───── DATA TO PROCESS ─────

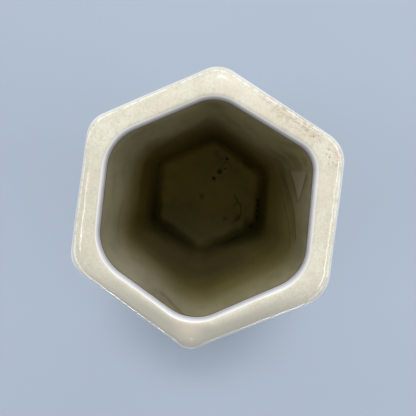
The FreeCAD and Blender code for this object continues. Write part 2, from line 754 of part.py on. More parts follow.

─────
───── DATA TO PROCESS ─────

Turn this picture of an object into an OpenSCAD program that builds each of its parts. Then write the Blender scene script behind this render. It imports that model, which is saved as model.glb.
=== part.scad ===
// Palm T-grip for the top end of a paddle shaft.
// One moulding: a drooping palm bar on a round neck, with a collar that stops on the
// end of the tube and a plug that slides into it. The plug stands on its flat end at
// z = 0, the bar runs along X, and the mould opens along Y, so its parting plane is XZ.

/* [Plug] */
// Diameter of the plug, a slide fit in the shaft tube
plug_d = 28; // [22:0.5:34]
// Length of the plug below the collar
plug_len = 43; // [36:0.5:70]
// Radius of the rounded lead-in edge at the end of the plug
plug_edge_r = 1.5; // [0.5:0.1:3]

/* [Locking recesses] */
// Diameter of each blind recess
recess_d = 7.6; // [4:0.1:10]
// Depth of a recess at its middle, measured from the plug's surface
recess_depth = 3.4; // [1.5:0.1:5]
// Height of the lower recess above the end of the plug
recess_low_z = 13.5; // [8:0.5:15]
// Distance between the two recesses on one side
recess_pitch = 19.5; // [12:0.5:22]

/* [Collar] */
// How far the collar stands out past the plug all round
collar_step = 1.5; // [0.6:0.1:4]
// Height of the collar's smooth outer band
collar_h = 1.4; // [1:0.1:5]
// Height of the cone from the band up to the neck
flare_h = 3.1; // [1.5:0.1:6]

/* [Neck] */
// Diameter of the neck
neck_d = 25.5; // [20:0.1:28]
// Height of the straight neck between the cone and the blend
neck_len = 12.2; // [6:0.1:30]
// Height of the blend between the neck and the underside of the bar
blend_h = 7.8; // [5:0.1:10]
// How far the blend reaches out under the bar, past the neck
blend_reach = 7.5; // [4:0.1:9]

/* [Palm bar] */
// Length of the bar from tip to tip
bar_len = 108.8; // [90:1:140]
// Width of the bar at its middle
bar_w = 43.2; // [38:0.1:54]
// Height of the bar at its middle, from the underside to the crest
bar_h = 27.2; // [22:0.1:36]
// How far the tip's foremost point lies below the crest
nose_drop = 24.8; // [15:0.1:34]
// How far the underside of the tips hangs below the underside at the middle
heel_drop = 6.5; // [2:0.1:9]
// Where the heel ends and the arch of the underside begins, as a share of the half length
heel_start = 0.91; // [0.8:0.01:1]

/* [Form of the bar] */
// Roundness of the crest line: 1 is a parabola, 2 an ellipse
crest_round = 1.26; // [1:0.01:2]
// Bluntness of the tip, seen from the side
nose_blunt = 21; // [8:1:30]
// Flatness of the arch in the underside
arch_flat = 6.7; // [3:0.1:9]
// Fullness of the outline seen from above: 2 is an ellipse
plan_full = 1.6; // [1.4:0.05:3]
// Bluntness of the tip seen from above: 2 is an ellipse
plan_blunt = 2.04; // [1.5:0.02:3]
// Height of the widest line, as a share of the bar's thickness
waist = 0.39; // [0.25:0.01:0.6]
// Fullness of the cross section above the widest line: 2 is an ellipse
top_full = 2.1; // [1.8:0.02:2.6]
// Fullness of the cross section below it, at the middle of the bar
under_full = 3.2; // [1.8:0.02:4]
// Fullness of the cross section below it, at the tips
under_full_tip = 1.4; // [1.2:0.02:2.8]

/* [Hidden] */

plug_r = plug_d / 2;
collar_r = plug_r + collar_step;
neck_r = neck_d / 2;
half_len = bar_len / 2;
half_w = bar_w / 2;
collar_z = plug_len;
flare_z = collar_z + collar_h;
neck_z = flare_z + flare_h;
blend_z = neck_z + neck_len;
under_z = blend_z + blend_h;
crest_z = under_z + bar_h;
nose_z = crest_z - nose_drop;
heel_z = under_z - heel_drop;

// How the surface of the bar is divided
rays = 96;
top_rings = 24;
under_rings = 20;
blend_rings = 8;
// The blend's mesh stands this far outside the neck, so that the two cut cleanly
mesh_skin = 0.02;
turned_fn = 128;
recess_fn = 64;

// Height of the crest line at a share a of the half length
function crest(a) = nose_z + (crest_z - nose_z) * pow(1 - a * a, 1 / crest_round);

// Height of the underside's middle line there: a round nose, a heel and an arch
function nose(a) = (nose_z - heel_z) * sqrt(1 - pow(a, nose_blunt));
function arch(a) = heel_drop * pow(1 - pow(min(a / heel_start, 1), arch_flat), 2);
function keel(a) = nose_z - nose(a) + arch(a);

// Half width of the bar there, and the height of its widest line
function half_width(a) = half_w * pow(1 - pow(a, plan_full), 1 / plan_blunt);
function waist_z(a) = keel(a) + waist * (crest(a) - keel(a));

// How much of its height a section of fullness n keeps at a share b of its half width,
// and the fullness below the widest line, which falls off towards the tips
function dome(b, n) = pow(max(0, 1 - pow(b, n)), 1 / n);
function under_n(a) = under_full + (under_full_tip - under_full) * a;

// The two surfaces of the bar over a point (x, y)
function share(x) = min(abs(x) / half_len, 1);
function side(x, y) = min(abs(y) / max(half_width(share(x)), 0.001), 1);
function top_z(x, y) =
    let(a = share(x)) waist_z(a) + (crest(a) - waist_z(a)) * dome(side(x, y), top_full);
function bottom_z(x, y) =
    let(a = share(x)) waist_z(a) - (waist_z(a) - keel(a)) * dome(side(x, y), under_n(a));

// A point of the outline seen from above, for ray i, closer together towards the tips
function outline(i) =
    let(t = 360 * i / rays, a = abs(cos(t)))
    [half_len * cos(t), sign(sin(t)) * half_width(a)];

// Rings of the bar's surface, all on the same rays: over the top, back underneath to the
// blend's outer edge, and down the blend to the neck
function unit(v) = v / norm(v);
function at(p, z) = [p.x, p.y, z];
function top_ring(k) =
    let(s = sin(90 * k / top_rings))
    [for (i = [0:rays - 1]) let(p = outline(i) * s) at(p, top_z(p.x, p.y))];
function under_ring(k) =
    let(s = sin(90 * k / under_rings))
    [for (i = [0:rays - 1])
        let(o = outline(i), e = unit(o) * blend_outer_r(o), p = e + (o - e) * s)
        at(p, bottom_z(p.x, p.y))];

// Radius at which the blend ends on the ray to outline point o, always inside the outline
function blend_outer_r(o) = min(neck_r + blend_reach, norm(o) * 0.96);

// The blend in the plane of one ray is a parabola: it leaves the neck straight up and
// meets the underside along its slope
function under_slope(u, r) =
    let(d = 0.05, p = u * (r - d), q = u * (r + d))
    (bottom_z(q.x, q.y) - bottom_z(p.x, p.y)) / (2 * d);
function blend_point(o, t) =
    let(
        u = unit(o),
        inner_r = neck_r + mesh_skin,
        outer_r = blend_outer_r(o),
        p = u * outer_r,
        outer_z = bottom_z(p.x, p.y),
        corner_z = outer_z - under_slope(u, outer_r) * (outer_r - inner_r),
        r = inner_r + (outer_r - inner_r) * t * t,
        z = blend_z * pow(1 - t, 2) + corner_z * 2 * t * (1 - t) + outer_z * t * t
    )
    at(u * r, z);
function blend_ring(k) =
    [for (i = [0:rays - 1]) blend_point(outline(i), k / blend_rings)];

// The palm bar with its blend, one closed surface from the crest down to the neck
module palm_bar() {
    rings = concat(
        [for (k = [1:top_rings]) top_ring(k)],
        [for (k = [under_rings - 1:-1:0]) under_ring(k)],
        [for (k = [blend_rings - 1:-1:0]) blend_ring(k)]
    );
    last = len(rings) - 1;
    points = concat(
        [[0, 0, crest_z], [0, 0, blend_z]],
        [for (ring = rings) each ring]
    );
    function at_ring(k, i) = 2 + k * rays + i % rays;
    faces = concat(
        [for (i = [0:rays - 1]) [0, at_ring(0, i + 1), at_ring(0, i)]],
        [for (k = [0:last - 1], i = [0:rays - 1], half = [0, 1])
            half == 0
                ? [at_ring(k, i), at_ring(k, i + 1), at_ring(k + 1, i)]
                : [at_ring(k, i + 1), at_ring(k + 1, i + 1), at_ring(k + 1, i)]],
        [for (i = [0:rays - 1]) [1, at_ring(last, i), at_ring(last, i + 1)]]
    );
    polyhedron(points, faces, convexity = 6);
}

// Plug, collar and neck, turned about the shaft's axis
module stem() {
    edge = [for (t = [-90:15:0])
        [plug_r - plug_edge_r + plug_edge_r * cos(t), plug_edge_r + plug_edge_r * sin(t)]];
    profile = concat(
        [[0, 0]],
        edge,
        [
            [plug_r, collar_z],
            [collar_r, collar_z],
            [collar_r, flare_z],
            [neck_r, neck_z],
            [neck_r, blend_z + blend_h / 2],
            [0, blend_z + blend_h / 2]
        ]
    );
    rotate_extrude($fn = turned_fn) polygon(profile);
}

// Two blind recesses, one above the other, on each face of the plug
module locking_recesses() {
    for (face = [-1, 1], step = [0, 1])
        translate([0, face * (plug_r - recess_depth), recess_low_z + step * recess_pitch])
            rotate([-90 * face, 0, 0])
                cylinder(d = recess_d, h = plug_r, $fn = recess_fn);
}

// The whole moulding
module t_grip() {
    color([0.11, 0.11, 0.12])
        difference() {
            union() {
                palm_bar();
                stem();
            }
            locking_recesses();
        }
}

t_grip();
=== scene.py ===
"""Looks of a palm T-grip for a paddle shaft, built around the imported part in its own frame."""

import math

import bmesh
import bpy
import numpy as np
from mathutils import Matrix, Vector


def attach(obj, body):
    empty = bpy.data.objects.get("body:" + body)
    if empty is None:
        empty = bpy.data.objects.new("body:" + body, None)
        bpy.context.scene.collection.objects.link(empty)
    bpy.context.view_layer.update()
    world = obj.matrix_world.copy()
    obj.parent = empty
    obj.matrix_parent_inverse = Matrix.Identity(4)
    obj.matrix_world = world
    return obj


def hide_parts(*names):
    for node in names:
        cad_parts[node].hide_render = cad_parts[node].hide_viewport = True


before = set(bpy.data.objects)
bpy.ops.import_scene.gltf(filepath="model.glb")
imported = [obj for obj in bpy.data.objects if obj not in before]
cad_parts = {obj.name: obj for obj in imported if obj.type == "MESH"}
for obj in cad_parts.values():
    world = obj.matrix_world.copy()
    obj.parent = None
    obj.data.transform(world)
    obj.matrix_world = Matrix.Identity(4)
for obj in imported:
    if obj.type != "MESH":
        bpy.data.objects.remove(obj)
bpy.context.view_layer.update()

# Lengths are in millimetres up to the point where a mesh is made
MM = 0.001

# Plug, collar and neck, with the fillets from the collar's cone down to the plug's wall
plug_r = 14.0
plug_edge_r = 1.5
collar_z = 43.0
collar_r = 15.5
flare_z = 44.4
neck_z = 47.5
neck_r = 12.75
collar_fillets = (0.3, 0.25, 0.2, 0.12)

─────
───── DATA TO PROCESS ─────

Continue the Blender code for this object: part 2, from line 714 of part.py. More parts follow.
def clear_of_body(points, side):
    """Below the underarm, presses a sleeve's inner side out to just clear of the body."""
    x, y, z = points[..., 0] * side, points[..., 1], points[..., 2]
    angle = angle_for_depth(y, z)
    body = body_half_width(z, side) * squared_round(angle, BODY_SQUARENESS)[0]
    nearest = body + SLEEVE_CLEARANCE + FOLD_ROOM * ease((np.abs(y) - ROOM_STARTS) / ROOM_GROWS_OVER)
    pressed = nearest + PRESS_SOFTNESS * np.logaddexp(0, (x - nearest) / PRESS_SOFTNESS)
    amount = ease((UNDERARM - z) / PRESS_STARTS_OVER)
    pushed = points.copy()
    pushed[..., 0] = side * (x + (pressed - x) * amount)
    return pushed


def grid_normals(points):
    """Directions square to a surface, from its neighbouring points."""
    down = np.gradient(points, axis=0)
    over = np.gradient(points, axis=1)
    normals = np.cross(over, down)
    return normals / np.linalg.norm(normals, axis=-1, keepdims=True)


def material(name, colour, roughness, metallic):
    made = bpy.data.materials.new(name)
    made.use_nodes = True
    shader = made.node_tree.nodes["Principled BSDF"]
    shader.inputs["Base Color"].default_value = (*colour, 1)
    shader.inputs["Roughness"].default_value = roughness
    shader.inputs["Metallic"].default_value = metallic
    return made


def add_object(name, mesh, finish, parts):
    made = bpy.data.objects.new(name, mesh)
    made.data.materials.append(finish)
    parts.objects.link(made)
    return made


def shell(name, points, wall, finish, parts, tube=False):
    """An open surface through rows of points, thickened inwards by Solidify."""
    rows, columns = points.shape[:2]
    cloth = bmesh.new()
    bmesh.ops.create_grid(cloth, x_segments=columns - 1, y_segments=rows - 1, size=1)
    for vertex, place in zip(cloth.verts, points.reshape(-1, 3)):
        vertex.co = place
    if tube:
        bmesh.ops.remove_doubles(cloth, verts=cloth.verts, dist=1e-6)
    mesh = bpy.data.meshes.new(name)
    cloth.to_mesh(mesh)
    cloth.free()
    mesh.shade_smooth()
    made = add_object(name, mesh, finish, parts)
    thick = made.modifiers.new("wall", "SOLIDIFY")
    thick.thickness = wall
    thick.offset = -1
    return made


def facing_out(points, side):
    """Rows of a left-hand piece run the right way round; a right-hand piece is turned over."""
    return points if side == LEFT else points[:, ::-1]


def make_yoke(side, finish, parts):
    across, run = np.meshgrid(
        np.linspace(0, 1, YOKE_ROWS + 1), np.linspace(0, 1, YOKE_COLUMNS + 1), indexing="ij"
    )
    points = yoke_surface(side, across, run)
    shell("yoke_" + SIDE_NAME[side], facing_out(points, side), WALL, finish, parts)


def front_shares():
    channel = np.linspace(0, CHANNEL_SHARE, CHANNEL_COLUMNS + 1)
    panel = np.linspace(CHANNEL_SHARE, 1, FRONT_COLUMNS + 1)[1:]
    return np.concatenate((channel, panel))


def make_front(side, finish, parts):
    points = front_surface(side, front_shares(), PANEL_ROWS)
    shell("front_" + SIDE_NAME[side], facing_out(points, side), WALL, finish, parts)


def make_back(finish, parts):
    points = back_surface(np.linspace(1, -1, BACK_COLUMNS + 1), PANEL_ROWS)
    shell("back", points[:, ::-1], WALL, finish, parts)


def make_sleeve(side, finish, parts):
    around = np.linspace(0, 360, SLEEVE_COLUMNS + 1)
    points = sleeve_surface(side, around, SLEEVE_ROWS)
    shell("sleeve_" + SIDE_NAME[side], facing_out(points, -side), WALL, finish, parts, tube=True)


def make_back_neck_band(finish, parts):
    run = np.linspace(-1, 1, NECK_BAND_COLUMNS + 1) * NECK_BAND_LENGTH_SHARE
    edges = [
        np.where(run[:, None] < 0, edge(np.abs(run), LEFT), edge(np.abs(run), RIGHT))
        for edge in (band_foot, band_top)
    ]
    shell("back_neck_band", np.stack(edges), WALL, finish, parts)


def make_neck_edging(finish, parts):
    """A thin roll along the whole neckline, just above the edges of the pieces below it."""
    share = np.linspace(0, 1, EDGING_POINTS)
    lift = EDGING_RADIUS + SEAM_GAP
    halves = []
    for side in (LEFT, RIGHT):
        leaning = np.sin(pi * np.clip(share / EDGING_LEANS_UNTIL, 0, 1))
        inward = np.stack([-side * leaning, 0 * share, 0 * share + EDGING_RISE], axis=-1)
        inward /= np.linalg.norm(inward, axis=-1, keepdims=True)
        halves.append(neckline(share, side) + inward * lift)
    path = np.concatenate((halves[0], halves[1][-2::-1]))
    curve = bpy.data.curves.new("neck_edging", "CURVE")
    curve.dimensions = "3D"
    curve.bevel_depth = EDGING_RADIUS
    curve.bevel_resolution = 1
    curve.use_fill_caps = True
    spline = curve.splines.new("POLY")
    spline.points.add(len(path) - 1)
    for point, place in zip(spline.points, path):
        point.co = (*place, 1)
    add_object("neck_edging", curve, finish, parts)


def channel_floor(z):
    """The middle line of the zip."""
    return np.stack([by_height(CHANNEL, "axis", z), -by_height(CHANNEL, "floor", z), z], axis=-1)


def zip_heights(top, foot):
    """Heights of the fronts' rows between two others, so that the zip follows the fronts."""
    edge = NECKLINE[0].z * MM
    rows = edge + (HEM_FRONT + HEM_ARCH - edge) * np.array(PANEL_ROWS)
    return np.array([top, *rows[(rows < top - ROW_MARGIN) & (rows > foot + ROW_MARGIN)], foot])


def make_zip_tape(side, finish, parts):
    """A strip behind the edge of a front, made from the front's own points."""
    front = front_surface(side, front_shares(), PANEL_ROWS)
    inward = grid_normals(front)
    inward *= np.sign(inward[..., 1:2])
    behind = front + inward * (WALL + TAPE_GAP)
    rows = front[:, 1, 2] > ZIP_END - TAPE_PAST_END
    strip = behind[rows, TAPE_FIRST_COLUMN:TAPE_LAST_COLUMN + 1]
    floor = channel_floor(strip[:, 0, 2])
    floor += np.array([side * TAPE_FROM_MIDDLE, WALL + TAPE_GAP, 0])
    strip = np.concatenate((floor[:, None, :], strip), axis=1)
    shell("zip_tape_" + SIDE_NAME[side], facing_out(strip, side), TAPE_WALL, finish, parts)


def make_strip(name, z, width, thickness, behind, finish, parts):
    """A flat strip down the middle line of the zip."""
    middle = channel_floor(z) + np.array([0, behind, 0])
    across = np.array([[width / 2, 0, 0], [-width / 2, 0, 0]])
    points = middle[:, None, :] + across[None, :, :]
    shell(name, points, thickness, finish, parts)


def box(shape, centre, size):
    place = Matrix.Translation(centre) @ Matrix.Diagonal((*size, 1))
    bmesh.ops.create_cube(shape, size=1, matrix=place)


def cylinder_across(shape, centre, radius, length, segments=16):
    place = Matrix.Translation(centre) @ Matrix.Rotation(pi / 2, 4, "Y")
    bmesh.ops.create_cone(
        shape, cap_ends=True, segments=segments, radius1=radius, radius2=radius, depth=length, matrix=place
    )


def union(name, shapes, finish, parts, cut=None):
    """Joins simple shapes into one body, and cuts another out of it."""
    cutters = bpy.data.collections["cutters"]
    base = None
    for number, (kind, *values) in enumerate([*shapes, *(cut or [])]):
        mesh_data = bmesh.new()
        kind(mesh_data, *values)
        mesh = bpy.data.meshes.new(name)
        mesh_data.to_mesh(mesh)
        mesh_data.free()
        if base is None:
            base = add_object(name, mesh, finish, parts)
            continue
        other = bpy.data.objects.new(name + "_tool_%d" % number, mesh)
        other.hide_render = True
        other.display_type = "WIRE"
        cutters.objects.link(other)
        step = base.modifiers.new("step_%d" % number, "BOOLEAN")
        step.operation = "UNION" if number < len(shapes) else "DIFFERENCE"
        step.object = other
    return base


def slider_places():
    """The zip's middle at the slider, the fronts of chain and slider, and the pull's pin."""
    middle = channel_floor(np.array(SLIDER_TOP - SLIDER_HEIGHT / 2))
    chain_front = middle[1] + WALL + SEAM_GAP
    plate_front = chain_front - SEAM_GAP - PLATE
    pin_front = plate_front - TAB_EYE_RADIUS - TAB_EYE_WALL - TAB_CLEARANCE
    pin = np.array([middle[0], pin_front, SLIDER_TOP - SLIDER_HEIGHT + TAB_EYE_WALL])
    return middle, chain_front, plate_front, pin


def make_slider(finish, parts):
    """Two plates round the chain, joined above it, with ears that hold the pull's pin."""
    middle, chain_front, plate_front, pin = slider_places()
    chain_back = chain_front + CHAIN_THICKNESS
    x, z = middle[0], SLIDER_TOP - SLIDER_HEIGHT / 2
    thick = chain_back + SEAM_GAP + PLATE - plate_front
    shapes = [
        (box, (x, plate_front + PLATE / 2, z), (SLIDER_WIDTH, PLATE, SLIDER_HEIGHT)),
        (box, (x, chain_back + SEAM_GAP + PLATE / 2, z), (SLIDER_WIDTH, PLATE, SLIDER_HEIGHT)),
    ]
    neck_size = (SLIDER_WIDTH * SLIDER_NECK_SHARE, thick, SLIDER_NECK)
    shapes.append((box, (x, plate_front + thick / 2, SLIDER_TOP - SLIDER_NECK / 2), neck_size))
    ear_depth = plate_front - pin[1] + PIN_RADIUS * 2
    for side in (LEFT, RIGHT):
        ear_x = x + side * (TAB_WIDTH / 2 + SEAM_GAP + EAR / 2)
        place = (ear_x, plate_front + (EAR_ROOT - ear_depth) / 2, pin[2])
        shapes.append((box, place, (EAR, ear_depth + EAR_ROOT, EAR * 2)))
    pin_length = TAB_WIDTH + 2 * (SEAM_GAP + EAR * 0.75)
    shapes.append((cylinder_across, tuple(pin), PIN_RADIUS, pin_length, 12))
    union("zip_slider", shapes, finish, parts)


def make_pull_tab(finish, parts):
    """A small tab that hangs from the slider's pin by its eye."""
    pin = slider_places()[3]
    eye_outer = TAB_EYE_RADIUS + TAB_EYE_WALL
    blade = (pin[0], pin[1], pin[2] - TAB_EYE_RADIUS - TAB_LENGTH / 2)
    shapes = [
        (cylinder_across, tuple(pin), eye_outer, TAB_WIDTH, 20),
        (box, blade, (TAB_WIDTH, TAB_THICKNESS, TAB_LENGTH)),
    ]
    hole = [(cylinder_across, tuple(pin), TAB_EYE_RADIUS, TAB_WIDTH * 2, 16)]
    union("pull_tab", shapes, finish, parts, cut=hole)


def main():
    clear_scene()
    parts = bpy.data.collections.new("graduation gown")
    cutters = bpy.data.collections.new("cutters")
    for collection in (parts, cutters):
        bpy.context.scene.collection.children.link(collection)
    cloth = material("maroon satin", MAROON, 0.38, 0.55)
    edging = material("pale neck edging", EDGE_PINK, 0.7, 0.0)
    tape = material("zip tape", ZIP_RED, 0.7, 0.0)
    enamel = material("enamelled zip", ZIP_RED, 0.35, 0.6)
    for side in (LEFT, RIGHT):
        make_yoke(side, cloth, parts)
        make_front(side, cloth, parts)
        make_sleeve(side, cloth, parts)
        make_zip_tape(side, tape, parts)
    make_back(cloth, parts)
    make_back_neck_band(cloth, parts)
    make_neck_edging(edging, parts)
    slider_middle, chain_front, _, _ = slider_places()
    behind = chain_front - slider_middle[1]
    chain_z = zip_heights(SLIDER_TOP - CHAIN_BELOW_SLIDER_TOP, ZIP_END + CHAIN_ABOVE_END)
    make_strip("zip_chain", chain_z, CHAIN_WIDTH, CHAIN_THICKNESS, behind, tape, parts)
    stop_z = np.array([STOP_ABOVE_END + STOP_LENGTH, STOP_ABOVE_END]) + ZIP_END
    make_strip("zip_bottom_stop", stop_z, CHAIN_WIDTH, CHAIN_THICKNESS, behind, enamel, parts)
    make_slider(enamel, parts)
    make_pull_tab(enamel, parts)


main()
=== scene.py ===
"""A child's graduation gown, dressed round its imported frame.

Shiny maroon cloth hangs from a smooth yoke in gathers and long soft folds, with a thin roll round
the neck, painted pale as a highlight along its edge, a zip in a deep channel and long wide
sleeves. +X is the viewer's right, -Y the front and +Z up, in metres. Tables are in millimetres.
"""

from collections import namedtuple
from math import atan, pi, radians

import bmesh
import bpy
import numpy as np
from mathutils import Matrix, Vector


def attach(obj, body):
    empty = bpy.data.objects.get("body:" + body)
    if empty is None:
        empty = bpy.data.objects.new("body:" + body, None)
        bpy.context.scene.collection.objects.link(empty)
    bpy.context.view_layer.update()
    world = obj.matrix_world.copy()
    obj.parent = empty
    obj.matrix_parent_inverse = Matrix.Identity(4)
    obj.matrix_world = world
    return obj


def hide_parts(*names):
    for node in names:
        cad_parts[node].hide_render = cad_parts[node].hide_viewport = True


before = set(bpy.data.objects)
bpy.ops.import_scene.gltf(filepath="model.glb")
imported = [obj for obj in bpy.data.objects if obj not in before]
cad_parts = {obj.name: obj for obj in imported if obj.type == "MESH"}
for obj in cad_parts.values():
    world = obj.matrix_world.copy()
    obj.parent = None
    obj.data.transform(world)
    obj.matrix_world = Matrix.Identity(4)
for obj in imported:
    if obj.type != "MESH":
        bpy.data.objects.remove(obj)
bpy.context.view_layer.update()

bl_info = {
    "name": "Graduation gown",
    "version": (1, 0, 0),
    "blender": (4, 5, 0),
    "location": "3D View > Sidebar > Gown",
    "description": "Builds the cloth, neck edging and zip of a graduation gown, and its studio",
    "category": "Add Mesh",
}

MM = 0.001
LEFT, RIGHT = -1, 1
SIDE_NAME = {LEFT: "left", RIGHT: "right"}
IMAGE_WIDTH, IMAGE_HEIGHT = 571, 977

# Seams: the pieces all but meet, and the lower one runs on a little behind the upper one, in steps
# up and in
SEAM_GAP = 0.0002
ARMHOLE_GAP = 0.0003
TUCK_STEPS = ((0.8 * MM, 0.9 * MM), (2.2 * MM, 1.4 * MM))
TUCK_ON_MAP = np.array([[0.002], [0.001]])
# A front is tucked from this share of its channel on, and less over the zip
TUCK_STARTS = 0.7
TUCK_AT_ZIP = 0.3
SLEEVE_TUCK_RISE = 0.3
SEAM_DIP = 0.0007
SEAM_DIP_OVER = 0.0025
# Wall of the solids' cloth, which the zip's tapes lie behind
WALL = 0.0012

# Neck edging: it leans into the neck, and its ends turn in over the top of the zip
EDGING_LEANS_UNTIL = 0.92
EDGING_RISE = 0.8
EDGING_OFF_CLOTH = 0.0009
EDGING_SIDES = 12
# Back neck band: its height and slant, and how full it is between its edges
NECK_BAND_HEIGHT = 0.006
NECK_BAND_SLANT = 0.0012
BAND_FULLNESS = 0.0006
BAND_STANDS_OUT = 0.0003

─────

▶ [AIM]
Determine the number of lines in these entries that contain the word "values", and write only that number.

▶ [COMPLETE OUTPUT]
4